Is anyone listening?
On the day of the launch a Department of Health spokesperson said "We welcome this report and would encourage NHS trusts and staff to take note of the recommendations and take any necessary action to ensure high quality safe patient care". The President of the Royal College of Anaesthetists wrote to all Trust CEOs reinforcing several recommendations, including that all patients ventilated in theatre, the ICU or ED should be monitored with continuous capnography.
Since then, the Association of Anaesthetists of Great Britain and Ireland click here, the Intensive Care Society click here and the European Board of Anesthesiology click here have all revised guidelines or issued statements on capnography.
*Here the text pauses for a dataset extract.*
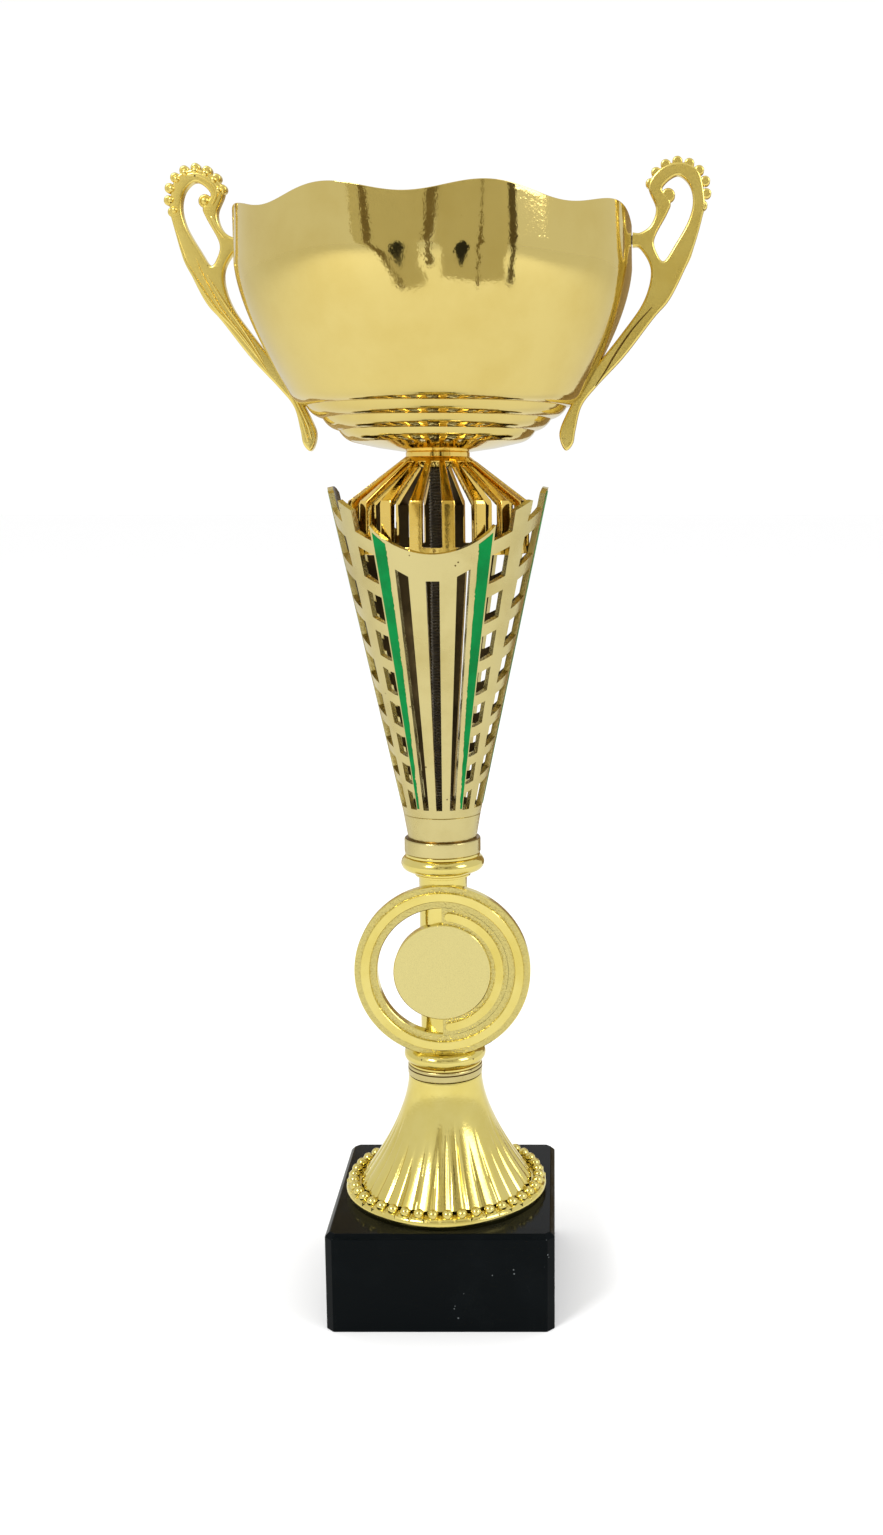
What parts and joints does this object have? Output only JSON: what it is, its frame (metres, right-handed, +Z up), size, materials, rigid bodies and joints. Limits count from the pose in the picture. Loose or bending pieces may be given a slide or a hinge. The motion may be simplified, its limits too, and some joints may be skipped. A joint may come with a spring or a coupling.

As a consequence of these changes to not have continuous capnography on your ICU (or in the ED) now goes against all mainstream recommendations.
The RCoA and DAS has recently announced that all Departments of Anaesthesia are 'strongly recommended' to have a named RCoA DAS Departmental Airway Lead.
What others said about NAP4?
"The findings make compelling reading and should constitute a clarion call to our discipline......... an almost Herculean task of data collection and analysis"
Anaesthesia Editorial, 2011
"well organised..... NAP4 undertook a challenging task.....the report impressively succeeds in its goal"
"the content is pure gold......what does the 216 page book have that the 29 pages of the summary articles don't? The answer is 'Plenty!'......the clinical detail along with the excellent layout is what makes this book so engaging......a powerful learning tool.......overall I found this book to be excellent"
M Waddington, Anaesthesia and Intensive Care, 2011
"impressive study not previously seen.......very well written......fascinating reading....immense detailing...... the amount of effort and passion the researchers into this research project spanning four countries for a period of four years is staggering, and the dividends pay off handsomely for all of us......in my opinion this study will become the standard for airway research in large populations"
Laura Duggan, Canadian Journal of Anaesthesia, 2011
"This report represents the most definitive source of information on serious airway complications in the UK and provides the most useful data to the world."
Takashi Asai. In Rapid-sequence induction of anesthesia in obstetric women: how safe is it? J Anesth (2012) 26: 321-323
"lessons can and must be learned from this practice-changing piece of work..... our view is that NAP4 will prove to be a seminal work in the field of airway management and it is our responsibility as clinicians to take this opportunity to use these data to facilitate change and improve the safety of airway management in anaesthesia, critical care and emergency medicine
McGuire B, Curtis R. Audits: What have we done? RCoA Bulletin In press Oct 2012
"the groundbreaking project....... a seminal project with enormous implications....highly recommended reading'
ANZCA Bulletin, 2011
"This is essential reading for all anaesthetists. The book delivers vitally important sobering results on a subject fundamental to anaesthesia. It is easy and compelling reading, with useful recommendations. It is very successful in delivering its message that airway complications can be catastrophic happen frequently, and need to be learnt from. It makes recommendations which we have used and implemented in our hospital. I cannot think of a more influential anaesthetic text in the last few years. Its subject matter and message are of unique and vital importance in anaesthesia. We have used its recommendations to make our large anaesthetic department in a teaching hospital safer. I believe every anaesthetist should read it."
BMA Medical Book of the Year Awards, 2011
Shortlisted for BMA Medical Book of the Year, 2011.